The ludic, or the invitation to the ludic in this account, is first and foremost a necessary relief—just as playing is—from constraining situations and circumstances. They could be physical, monetary, or out of sheer nonavailability (thus the desire for access could be thought of as a tactical maneuver to create openings). They could be philosophical constraints (epistemological, disciplinary), social constraints (divisions of class, work, and leisure time). At any rate all efforts at participating in shadow libraries seem propelled by an instinct to exceed the boundaries of the self however defined, and to make some room for play or to create a “ludic spaciousness,” as it were. 

The spatial metaphor is also related to the bounded/unbounded (another name for freedom I guess) and to the extent that the unbounded allows us a way into our impossible selves; they share a space with dreams, but rarely do we think of the violation of the right to access as fundamentally being a violation of our right to dream. Your compilation of the reasons that people wanted to join Aaaaarg may well be thought of as an archive of one-sentence-long dreams of the ludic library. 

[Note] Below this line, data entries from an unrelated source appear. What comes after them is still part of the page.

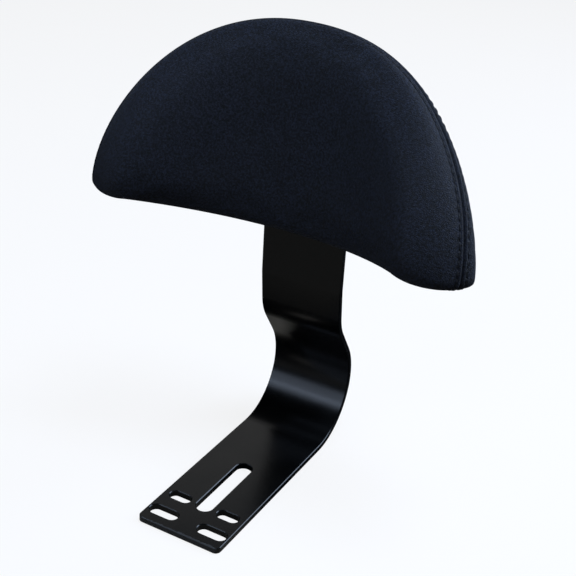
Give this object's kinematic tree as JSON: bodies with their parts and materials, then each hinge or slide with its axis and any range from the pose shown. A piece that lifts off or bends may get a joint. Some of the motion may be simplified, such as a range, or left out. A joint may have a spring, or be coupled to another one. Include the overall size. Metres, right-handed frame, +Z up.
{
  "type": "motorcycle backrest pad",
  "caption": "Half-moon leatherette backrest pad, curved round the rider's back, on one bent flat steel strap with a slotted mounting foot.",
  "frame": {"origin": "underside of the foot, midway between the two front slots", "axes": "+X across the strap, +Y back along the foot, +Z up; the pad faces the rider, along -Y"},
  "size_m": [0.2832, 0.1832, 0.3116],
  "materials": {
    "strap_coat": "semi-gloss black powder coat",
    "panel_plastic": "matte",
    "plywood": "raw",
    "foam": "open cell foam",
    "leatherette": "matte, fine grain",
    "zinc_steel": "zinc plated"
  },
  "bodies": {
    "root": {"mounting_bracket": "strap_coat", "back_panel": "panel_plastic", "base_board": "plywood", "foam_core": "foam", "cover_front_panel": "leatherette", "cover_side_band": "leatherette", "cover_staples": "zinc_steel", "tee_nuts": "zinc_steel", "pad_bolts": "zinc_steel", "lock_washers": "zinc_steel", "flat_washers": "zinc_steel"}
  },
  "joints": []
}
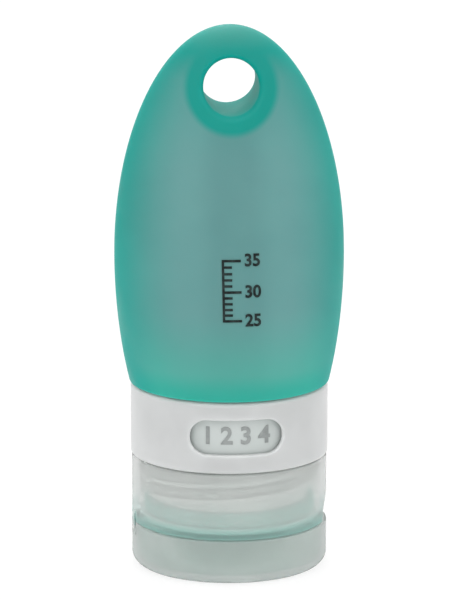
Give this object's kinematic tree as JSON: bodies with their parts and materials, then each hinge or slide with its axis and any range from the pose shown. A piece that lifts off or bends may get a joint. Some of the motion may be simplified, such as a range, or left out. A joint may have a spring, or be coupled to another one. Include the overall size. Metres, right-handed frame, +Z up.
{
  "type": "travel silicone bottle",
  "caption": "Soft squeeze bottle with a hang hole, a turning label window collar and a screw cap whose hinged flip lid closes over a slit valve.",
  "frame": {"origin": "centre of the closed lid's flat outer face, on which the bottle stands upside down", "axes": "+Z up the axis of the neck towards the hang hole, -Y out of the label window, -X towards the lid's hinge, +X towards the thumb notch"},
  "size_m": [0.0434, 0.0386, 0.1041],
  "materials": {
    "silicone": "translucent matte silicone",
    "white_plastic": "satin moulded polypropylene",
    "label_plastic": "glossy translucent polypropylene",
    "clear_plastic": "natural translucent polypropylene",
    "washer": "thin soft polyethylene sheet",
    "valve_silicone": "clear silicone"
  },
  "bodies": {
    "bottle": {"bottle_body": "silicone", "neck_ring": "white_plastic", "label_ring": "label_plastic"},
    "collar": {"window_collar": "white_plastic"},
    "washer": {"sealing_washer": "washer"},
    "cap": {"cap_base": "clear_plastic", "slit_valve": "valve_silicone", "valve_retainer": "clear_plastic"},
    "lid": {"flip_lid": "clear_plastic"}
  },
  "joints": [
    {"name": "collar_turn", "type": "hinge", "parent": "bottle", "child": "collar", "pos_m": [0, 0, 0.0287], "axis": [0, 0, 1], "continuous": true},
    {"name": "cap_lift", "type": "slide", "parent": "bottle", "child": "washer", "axis": [0, 0, -1], "range_m": [0, 0.012]},
    {"name": "cap_unscrew", "type": "hinge", "parent": "washer", "child": "cap", "pos_m": [0, 0, 0.015], "axis": [0, 0, -1], "range_deg": [0, 720]},
    {"name": "lid_flip", "type": "hinge", "parent": "cap", "child": "lid", "pos_m": [-0.01821, 0, 0.0087], "axis": [0, 1, 0], "range_deg": [0, 140]}
  ],
  "couplings": [
    {"joint": "cap_lift", "follows": "cap_unscrew", "m_per_rad": 0.00095493}
  ]
}
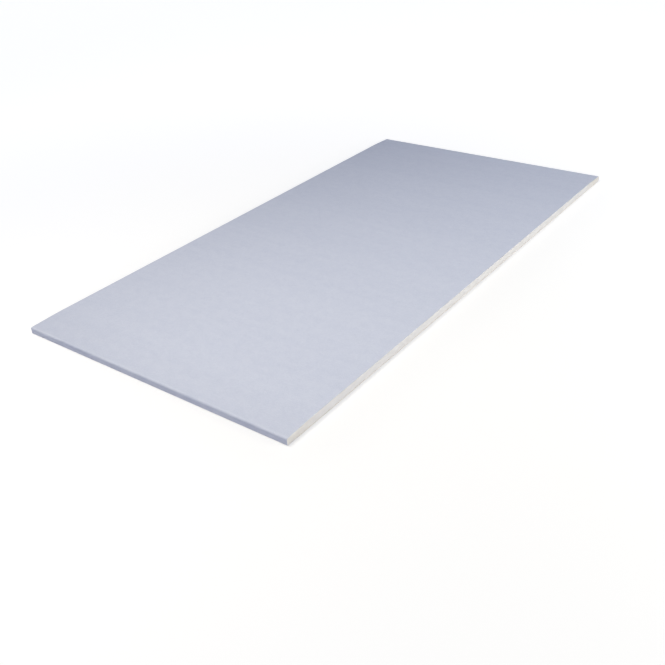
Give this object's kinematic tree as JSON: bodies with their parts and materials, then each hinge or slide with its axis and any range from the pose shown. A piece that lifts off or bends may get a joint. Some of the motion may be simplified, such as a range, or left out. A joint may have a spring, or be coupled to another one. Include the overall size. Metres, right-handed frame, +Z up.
{
  "type": "drywall sheet",
  "caption": "Flat rectangular plasterboard sheet with a gypsum core between face and back paper, tapered bound edges on the short sides and bare cut edges on the long sides.",
  "frame": {"origin": "middle of the underside of the back paper, on the surface the sheet lies on", "axes": "+X along the longer side, from one bound side to the other; +Y along the shorter side, from one cut side to the other; +Z up through the thickness, from the back to the face"},
  "size_m": [1.2, 0.6, 0.015],
  "materials": {
    "gypsum": "matt, chalky, finely porous cast gypsum",
    "face_paper": "smooth matt blue-lilac lining paper",
    "back_paper": "matt brown kraft paper with loose short fibres"
  },
  "bodies": {
    "root": {"gypsum_core": "gypsum", "face_paper": "face_paper", "back_paper": "back_paper"}
  },
  "joints": []
}
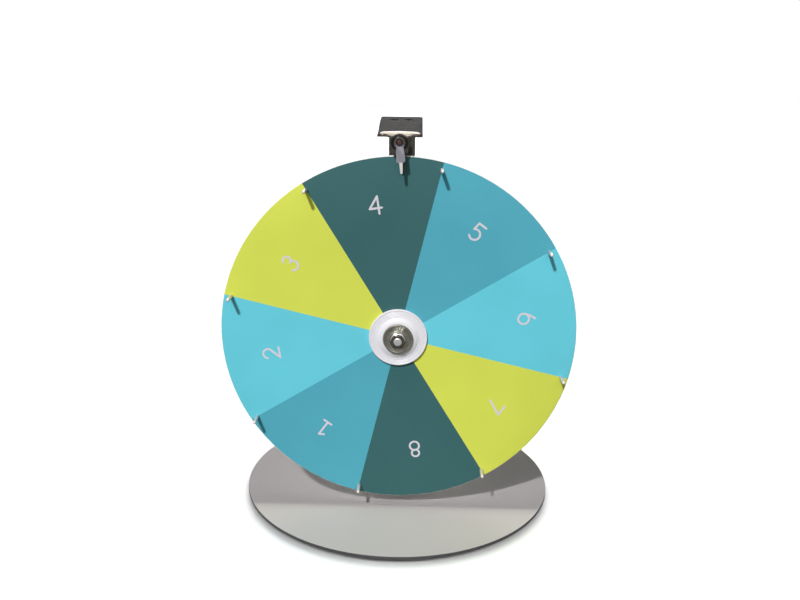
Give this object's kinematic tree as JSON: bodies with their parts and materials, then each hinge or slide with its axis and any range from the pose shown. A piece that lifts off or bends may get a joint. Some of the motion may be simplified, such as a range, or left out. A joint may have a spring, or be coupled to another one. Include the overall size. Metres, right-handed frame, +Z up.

If for Bachelard the house protects the dreamer, the library for me is a ludic shelter, which brings me back to an interesting coincidence. I don’t know what it is that prompted you to choose the name Aaaaarg.org; I don’t know if you are aware it binds you irrevocably (to use the legal language of contracts) with one of the very few theorists of the ludic, the Dutch philosopher Johan Huizinga, who coined the word homo ludens (as against the more functional, scientific homo sapiens or functional homo faber). In his 1938 text Huizinga observes that “the fun of playing, resists all analysis, all logical interpretation,” and as a concept it cannot be reduced to any other mental category. He feels that no language really has an exact equivalent to the word fun but the closest he comes in his own language is the Dutch word aardigkeit, so the line between aaaarg and aaard may have well have been dreamt of before Aaaaarg.org even started.